This piece is about perhaps the least valuable item found in the case. Who is interested in an old torn envelope? Nobody who has an iota of sense. Who would be so foolish as to write a great long wordy blog about it? I would. It’s so long that I’ve had to divide it into two chapters.
The envelope in question is 15 x 11 cms, made in thin off-white paper with a blue tissue paper lining. It was a good-quality piece of stationery in its day, but now it’s dirty, crumpled and has a big tear. I don’t think it has ever been used for correspondence or sealed, because there’s no address or stamp on the front and the gum on the flap appears intact.
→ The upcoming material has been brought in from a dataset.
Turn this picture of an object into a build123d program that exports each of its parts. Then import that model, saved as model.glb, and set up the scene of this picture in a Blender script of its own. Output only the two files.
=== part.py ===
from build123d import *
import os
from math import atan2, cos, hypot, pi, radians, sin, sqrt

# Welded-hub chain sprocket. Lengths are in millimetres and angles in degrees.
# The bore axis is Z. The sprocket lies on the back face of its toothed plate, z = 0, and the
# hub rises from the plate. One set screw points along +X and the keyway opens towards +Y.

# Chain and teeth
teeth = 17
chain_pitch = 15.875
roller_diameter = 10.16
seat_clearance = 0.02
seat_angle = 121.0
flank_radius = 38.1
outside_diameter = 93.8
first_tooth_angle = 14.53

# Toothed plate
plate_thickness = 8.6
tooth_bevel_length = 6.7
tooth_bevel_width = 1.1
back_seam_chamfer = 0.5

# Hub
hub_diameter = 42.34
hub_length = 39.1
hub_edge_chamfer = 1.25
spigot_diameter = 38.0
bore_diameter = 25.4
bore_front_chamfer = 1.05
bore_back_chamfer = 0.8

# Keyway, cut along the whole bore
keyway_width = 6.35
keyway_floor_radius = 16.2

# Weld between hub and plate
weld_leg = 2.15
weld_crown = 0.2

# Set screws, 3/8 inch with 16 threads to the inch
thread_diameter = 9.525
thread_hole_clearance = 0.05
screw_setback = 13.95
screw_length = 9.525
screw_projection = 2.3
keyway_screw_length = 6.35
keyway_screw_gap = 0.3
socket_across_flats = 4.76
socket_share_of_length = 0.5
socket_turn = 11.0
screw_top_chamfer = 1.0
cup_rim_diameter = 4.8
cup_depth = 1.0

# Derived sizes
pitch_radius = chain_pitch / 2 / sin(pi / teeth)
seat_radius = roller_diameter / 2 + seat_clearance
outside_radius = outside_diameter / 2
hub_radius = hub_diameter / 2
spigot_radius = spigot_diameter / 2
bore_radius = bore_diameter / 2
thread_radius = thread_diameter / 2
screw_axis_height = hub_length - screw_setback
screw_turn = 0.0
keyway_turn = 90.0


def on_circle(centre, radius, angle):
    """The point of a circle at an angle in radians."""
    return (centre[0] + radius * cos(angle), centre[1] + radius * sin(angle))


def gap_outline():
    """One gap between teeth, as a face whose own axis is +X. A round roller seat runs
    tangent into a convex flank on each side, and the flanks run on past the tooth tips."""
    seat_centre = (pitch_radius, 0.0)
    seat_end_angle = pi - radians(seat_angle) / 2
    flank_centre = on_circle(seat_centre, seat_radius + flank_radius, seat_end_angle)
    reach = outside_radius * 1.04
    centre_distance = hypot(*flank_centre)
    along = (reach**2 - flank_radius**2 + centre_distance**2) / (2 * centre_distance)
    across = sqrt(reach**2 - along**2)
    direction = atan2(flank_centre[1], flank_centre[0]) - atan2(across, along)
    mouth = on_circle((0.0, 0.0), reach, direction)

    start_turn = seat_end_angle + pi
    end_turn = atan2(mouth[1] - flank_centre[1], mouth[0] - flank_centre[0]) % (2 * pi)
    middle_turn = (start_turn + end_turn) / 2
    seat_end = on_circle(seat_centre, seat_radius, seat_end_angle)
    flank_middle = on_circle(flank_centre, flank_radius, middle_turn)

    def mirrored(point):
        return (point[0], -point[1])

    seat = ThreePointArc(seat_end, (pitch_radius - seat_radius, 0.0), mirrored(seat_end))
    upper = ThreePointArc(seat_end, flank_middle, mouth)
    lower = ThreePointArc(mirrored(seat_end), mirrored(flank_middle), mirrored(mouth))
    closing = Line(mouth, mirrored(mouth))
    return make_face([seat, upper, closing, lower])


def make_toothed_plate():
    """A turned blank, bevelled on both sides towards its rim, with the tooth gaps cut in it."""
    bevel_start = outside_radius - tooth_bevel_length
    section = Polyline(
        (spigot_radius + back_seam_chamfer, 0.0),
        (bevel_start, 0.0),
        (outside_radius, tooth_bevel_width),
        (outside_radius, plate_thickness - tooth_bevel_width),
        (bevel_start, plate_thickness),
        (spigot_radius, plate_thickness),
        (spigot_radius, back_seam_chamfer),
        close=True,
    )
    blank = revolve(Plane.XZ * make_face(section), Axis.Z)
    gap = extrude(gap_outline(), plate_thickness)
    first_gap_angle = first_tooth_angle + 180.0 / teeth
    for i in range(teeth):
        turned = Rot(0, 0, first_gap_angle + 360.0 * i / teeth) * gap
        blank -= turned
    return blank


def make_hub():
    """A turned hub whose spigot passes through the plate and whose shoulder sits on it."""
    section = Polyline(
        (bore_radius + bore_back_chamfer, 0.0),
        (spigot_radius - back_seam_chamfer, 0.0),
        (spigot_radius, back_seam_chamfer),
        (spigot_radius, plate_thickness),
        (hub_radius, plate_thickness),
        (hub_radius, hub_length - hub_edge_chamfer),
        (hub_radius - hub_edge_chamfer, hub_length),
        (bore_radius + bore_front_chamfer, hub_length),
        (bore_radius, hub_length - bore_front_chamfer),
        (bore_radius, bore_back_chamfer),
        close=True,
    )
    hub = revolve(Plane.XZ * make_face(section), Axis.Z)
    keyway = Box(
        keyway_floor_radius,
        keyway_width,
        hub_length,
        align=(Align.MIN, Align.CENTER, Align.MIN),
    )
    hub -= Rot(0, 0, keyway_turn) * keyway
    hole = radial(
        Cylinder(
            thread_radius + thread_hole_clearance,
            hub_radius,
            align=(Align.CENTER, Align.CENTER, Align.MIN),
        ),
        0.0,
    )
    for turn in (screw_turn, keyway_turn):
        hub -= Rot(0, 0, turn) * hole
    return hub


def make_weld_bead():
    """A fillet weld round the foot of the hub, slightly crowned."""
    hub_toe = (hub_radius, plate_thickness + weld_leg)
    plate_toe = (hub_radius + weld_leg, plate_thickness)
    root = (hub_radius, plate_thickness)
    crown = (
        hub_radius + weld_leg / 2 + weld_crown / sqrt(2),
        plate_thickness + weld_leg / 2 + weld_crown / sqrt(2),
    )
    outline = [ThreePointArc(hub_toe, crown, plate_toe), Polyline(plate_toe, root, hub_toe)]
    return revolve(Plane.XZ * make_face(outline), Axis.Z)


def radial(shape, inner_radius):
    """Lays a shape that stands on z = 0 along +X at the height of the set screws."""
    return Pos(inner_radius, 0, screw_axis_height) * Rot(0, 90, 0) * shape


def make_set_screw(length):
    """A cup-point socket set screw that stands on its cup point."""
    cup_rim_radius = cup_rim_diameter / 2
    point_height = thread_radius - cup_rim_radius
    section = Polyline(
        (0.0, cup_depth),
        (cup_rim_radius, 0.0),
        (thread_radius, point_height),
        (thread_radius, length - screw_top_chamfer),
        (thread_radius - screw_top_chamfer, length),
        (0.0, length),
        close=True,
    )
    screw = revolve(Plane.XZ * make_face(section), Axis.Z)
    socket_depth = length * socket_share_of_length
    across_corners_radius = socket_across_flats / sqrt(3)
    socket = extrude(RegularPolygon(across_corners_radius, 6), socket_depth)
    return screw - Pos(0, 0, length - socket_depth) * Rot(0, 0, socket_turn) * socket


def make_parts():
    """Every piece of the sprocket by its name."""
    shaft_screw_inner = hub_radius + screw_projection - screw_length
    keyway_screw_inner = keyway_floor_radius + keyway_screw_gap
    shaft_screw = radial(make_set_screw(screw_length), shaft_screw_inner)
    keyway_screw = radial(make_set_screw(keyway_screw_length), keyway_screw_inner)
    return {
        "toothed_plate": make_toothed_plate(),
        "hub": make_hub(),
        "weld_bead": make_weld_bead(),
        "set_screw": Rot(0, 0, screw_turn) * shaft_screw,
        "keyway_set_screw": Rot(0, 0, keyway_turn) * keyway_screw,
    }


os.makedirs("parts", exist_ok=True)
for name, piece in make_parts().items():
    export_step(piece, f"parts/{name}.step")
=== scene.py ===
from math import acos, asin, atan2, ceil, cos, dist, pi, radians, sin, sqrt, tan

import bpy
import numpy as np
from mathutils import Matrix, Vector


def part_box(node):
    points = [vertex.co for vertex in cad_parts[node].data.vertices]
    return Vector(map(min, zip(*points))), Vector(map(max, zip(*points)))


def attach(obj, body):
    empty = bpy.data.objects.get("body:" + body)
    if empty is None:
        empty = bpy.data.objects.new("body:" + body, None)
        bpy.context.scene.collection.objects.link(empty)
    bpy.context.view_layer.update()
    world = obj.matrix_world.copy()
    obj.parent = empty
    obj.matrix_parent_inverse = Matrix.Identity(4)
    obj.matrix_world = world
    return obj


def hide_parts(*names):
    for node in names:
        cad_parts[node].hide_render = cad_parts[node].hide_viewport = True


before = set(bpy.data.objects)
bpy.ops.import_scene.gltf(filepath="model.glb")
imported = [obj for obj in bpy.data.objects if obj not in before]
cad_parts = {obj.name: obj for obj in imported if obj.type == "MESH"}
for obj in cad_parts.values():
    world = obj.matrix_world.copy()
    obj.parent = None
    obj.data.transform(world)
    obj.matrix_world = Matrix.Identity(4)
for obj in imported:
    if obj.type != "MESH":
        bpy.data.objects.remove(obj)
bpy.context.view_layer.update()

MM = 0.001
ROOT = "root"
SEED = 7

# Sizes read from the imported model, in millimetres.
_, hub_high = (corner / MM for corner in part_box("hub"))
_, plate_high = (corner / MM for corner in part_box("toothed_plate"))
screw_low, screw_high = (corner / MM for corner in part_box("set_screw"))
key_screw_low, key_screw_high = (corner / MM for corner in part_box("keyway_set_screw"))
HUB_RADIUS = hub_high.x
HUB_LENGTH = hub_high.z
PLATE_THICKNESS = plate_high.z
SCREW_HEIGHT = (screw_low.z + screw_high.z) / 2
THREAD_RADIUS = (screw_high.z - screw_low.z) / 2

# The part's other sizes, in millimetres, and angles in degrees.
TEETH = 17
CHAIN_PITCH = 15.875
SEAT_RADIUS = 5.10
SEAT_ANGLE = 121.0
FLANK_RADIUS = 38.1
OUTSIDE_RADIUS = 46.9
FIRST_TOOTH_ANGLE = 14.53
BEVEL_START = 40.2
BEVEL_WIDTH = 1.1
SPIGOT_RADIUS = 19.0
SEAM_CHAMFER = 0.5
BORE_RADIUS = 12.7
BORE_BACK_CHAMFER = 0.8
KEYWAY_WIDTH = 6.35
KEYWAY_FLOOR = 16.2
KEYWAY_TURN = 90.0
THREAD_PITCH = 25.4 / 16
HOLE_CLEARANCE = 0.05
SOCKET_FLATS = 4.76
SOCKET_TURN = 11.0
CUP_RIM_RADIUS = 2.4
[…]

Instead, written in faded ink on the front in cursive script are the words “Italian Change”. When the envelope was found within a cigar box in the suitcase it contained a dozen or so Italian coins of small denominations, the latest of which was dated 1932.
Picture the scene. It’s the early 1930s. A very rich gentleman is travelling through Europe. He leaves Italy and arrives at his next destination, where the local currency is the French franc. So he takes a small handful of leftover Italian lire coins out of his pocket and places them in an envelope which he has taken from a neat pile of stationery on the desk or writing table of the room in which he is staying. He places the envelope in the cigar box which he keeps for just this purpose, and he places the cigar box in his travelling dressing case. Nine decades pass.
Not very interesting so far. It only starts to get interesting when we read what is printed on the flap of the envelope:
Aha! So the envelope didn’t belong to a hotel. Our Scottish gentleman was staying in Paris with another gentleman. Someone with a not-French name who took the trouble to have expensive personalised stationery printed. Let’s see what we can find out about him.
Starting with the address, we note that Rue Octave-Feuillet is in Paris’s 16th arondissement, which, according to Wikipedia:
“with its ornate 19th-century buildings, large avenues, prestigious schools, museums, and various parks … has long been known as one of French high society’s favourite places of residence (comparable to London’s Kensington and Chelsea), to such an extent that the phrase le seizieme has been associated with great wealth in French popular culture.”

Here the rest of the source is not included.